A discordant, vicious classic that changed hardcore forever when it was released in 2001, Converge's fourth album "will never be equalled", says Parkway Drive's resident fanboy Winston McCall
Let's not beat around the bush - 'Jane Doe' was a gamechanger in the entire realm of heavy music. Punk, metal and hardcore all shifted slightly in the wake of its release in 2001, as the Massachusetts band birthed something as vicious as it was beautiful, and the world has been playing catch-up ever since.

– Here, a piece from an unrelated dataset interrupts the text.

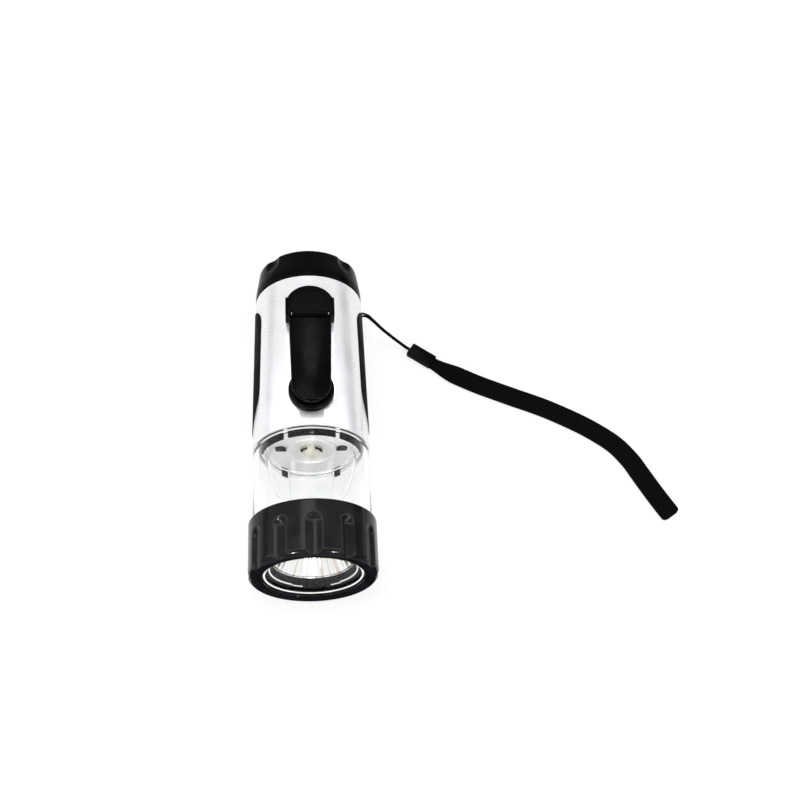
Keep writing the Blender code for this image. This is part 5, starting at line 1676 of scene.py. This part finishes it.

If your favourite band doesn't publicly claim a debt to this black firestorm of an album either they're lying or they shouldn't be your favourite band, simple as that.
In the new issue of Rock Sound we talk to Jacob Bannon and Kurt Ballou about the conception and legacy of the album and what inspired them to push harder than everyone else. "We knew we'd created something new and great, but we had no idea how much some people would treasure it and how much staying power it would have," says Ballou. "I feel very fortunate to have been part of something where the stars were aligned at the right place and time, something that has been a launching point for all the other things we've been able to do since then."
But don't just take our word for it - it changed the life of Winston McCall, the frontman of metalcore superchuggers Parkway Drive.
“‘Jane Doe’ is the only record I have ever purchased and returned," he says. "True story: when I first got this record it was too crazy for me. I got halfway through and my brain just melted, so I took it back. Luckily, my curiosity got the best of me and a couple of weeks later I picked it up again and haven't put it down since. After years of this record running through my head I can say I'm pretty sure that everything I now love about it was everything that scared me off in the first place. The pace, beyond frantic. The guitars, so heavy yet so grating and abrasive. And last but not least, the vocals – Bannon still sounds to this day like nothing and no one I have ever heard.
“There seems to be no technique to what he is doing, sounding more like a human in real, agonising pain than a man trying to sing. The vocals that resonate through this record, be they screeching or the eerily quiet speech of a man not so much trying to sing, convey genuine pain, anger and anguish in the most human way possible, and as scary and abrasive as this comes across I still think it is something truly unique that will never be replicated. When you combine all these factors – the music, the production, the artwork – you find a record that will never be touched or equalled, something that will still stand the test of time for as long as your eardrums can withstand the torment, which in this day and age of music is a milestone.”